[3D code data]
⟨

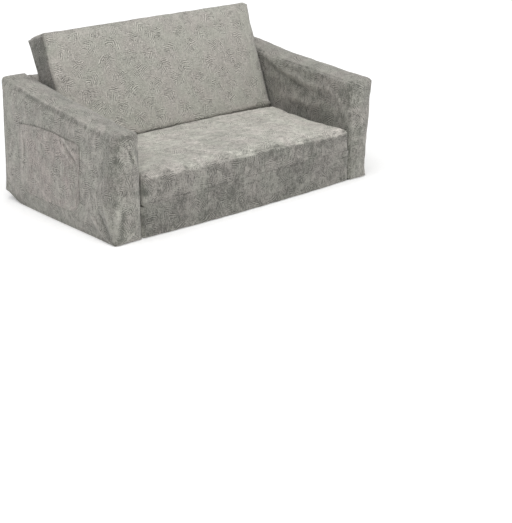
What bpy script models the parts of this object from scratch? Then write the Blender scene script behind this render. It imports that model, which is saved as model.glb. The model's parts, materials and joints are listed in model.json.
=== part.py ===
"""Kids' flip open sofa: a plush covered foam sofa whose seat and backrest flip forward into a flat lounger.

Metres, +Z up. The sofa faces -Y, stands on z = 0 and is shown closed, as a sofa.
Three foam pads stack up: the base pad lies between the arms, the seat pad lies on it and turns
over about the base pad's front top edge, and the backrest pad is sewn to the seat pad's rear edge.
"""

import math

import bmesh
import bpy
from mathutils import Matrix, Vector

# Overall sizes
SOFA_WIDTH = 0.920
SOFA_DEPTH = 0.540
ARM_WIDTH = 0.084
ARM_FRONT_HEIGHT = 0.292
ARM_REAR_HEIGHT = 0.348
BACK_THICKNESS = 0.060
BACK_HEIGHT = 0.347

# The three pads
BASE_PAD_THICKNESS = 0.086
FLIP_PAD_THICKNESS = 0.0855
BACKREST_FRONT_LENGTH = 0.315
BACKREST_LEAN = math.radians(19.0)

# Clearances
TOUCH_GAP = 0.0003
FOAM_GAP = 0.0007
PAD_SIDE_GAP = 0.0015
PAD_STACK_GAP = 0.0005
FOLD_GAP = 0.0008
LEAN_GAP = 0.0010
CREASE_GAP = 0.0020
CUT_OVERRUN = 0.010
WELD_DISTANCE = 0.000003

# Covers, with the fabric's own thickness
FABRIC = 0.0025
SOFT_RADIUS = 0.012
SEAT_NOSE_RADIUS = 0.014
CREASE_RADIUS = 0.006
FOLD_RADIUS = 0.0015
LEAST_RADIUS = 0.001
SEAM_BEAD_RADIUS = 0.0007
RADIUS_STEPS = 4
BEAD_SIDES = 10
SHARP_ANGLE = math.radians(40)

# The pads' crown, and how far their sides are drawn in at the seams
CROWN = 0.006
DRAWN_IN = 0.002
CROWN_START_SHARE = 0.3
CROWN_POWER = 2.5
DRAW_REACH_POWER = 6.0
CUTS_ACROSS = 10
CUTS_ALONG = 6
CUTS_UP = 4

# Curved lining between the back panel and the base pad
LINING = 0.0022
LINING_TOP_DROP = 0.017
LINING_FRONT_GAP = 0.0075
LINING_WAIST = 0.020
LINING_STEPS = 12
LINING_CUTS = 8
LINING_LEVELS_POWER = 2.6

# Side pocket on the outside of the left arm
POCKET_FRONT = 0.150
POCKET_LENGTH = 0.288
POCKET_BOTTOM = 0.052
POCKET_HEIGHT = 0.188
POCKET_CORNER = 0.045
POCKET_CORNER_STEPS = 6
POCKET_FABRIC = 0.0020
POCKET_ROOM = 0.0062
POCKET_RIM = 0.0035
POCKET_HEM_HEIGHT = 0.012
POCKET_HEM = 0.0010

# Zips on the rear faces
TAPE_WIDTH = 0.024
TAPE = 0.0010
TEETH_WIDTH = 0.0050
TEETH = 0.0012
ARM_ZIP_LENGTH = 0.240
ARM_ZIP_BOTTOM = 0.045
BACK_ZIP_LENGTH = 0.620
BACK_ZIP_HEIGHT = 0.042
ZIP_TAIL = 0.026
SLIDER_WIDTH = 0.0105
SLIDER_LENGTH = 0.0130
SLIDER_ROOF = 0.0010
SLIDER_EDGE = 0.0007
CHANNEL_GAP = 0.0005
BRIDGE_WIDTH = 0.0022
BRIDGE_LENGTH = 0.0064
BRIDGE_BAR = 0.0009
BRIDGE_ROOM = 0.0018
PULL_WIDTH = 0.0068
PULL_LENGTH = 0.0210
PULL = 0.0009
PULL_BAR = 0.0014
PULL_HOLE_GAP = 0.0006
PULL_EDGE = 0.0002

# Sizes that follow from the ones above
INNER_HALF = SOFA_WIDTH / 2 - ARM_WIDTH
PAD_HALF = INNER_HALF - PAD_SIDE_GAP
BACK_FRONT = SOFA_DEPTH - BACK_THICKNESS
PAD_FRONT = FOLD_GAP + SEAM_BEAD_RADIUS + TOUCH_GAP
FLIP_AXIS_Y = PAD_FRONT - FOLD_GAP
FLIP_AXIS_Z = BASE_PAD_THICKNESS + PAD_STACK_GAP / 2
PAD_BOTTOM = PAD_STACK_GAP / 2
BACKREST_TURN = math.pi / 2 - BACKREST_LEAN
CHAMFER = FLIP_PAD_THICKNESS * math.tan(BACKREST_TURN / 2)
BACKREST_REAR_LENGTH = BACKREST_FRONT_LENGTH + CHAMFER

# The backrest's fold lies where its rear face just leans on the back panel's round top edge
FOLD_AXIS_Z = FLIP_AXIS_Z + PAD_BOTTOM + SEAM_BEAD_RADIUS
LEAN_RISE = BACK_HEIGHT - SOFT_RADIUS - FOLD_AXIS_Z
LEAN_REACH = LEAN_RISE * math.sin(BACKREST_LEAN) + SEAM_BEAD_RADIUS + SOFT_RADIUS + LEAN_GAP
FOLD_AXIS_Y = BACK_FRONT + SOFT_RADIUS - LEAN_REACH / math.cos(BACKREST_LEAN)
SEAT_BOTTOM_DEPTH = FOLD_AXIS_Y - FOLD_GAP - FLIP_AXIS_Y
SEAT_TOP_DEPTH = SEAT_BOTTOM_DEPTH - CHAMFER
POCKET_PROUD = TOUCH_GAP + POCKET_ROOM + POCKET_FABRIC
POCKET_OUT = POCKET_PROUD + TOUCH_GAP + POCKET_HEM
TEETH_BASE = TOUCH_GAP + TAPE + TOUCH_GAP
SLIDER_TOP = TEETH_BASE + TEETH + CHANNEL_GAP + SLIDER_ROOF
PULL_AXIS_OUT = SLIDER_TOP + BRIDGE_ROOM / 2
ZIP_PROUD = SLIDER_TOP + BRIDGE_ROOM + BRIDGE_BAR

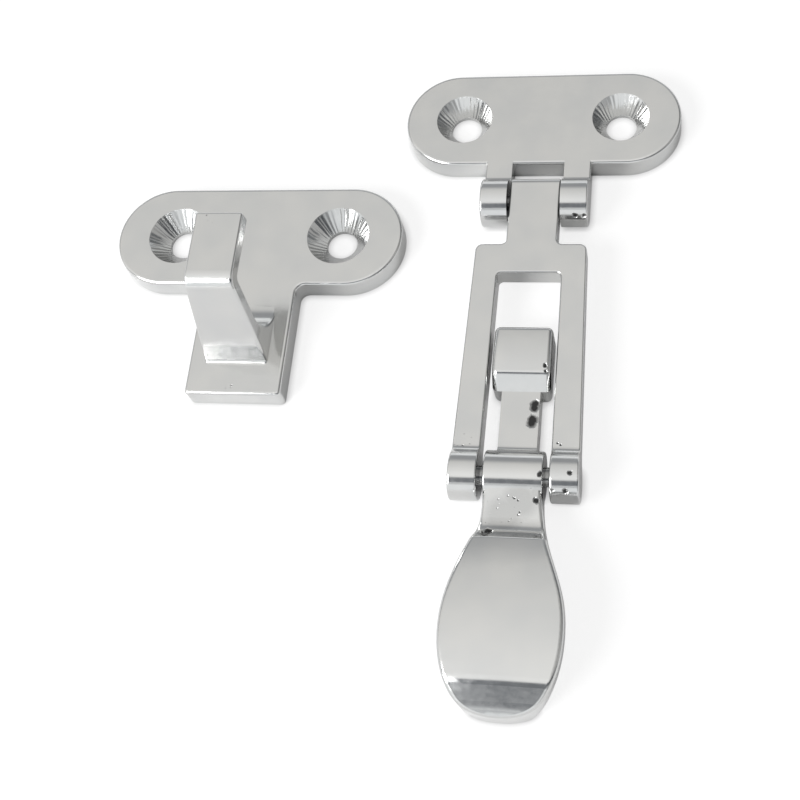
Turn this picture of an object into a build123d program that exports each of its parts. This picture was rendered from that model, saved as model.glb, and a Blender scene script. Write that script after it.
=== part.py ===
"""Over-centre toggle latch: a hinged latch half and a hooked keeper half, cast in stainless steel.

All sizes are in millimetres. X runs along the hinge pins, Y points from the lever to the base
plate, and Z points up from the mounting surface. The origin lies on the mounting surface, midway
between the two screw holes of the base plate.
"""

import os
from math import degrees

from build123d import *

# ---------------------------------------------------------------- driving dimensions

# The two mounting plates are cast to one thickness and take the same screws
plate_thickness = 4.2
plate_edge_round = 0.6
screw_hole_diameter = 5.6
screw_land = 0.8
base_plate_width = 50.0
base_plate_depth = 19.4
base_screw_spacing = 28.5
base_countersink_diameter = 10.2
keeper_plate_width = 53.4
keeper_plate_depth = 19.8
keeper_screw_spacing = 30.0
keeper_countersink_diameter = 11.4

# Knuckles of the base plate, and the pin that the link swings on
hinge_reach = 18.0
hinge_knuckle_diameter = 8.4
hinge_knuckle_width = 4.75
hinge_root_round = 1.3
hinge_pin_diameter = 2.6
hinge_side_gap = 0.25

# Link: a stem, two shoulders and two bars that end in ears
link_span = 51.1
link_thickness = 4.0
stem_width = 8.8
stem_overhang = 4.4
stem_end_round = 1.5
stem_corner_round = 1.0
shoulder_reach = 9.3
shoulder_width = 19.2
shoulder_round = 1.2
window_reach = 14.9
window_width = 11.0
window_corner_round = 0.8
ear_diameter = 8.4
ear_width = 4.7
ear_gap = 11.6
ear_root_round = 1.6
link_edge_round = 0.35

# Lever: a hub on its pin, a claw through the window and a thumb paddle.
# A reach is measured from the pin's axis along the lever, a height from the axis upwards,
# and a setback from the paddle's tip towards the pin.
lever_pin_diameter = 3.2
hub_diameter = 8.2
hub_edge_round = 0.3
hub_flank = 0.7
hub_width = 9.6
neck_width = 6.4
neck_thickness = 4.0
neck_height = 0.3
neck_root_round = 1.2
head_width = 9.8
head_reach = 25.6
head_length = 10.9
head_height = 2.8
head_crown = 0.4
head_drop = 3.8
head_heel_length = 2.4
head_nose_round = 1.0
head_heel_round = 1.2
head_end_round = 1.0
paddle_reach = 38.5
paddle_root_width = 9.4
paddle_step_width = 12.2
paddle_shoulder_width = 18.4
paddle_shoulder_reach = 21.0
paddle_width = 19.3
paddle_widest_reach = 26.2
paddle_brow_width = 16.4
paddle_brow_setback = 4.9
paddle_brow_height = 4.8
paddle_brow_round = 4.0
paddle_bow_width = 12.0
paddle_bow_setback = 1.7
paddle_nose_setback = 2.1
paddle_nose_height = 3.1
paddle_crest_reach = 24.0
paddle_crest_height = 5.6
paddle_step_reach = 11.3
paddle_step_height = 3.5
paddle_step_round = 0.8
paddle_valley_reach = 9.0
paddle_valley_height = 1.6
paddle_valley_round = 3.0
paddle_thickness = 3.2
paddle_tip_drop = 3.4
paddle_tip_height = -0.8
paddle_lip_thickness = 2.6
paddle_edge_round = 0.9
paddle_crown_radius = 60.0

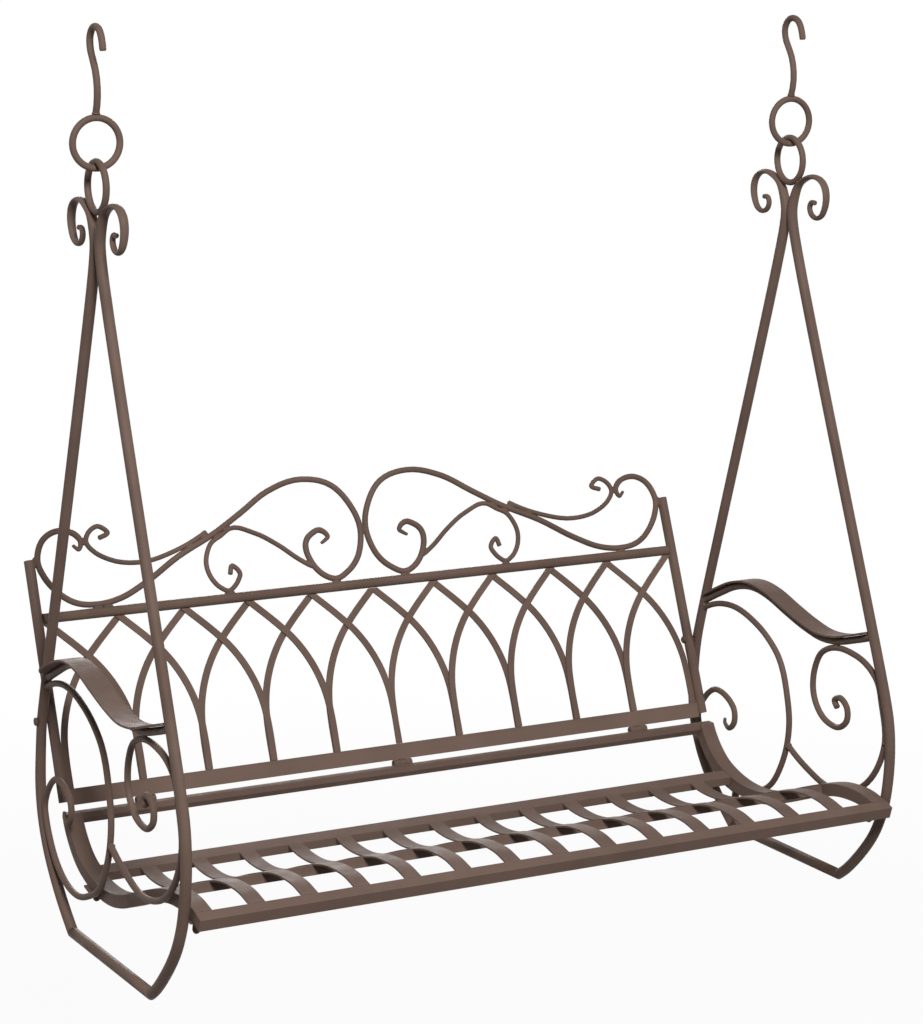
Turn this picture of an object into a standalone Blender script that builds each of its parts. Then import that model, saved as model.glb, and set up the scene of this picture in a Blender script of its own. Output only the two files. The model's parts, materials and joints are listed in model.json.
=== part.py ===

⟩

→ Stated task: Extract, please, the lines from the start of the entries above through the one with "LINING_LEVELS_POWER = 2.6", both included, reproducing each exactly and adding nothing.

→ Problem solution:
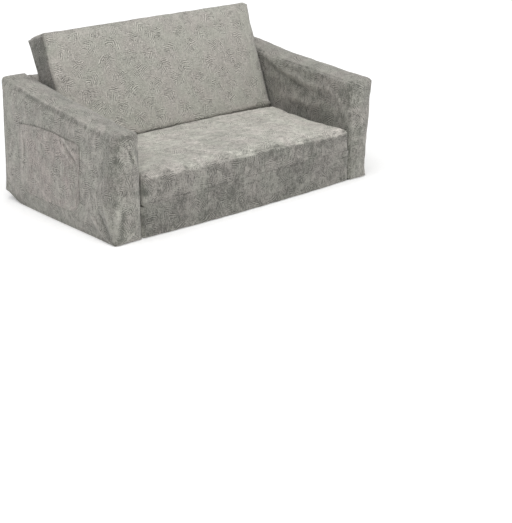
What bpy script models the parts of this object from scratch? Then write the Blender scene script behind this render. It imports that model, which is saved as model.glb. The model's parts, materials and joints are listed in model.json.
=== part.py ===
"""Kids' flip open sofa: a plush covered foam sofa whose seat and backrest flip forward into a flat lounger.

Metres, +Z up. The sofa faces -Y, stands on z = 0 and is shown closed, as a sofa.
Three foam pads stack up: the base pad lies between the arms, the seat pad lies on it and turns
over about the base pad's front top edge, and the backrest pad is sewn to the seat pad's rear edge.
"""

import math

import bmesh
import bpy
from mathutils import Matrix, Vector

# Overall sizes
SOFA_WIDTH = 0.920
SOFA_DEPTH = 0.540
ARM_WIDTH = 0.084
ARM_FRONT_HEIGHT = 0.292
ARM_REAR_HEIGHT = 0.348
BACK_THICKNESS = 0.060
BACK_HEIGHT = 0.347

# The three pads
BASE_PAD_THICKNESS = 0.086
FLIP_PAD_THICKNESS = 0.0855
BACKREST_FRONT_LENGTH = 0.315
BACKREST_LEAN = math.radians(19.0)

# Clearances
TOUCH_GAP = 0.0003
FOAM_GAP = 0.0007
PAD_SIDE_GAP = 0.0015
PAD_STACK_GAP = 0.0005
FOLD_GAP = 0.0008
LEAN_GAP = 0.0010
CREASE_GAP = 0.0020
CUT_OVERRUN = 0.010
WELD_DISTANCE = 0.000003

# Covers, with the fabric's own thickness
FABRIC = 0.0025
SOFT_RADIUS = 0.012
SEAT_NOSE_RADIUS = 0.014
CREASE_RADIUS = 0.006
FOLD_RADIUS = 0.0015
LEAST_RADIUS = 0.001
SEAM_BEAD_RADIUS = 0.0007
RADIUS_STEPS = 4
BEAD_SIDES = 10
SHARP_ANGLE = math.radians(40)

# The pads' crown, and how far their sides are drawn in at the seams
CROWN = 0.006
DRAWN_IN = 0.002
CROWN_START_SHARE = 0.3
CROWN_POWER = 2.5
DRAW_REACH_POWER = 6.0
CUTS_ACROSS = 10
CUTS_ALONG = 6
CUTS_UP = 4

# Curved lining between the back panel and the base pad
LINING = 0.0022
LINING_TOP_DROP = 0.017
LINING_FRONT_GAP = 0.0075
LINING_WAIST = 0.020
LINING_STEPS = 12
LINING_CUTS = 8
LINING_LEVELS_POWER = 2.6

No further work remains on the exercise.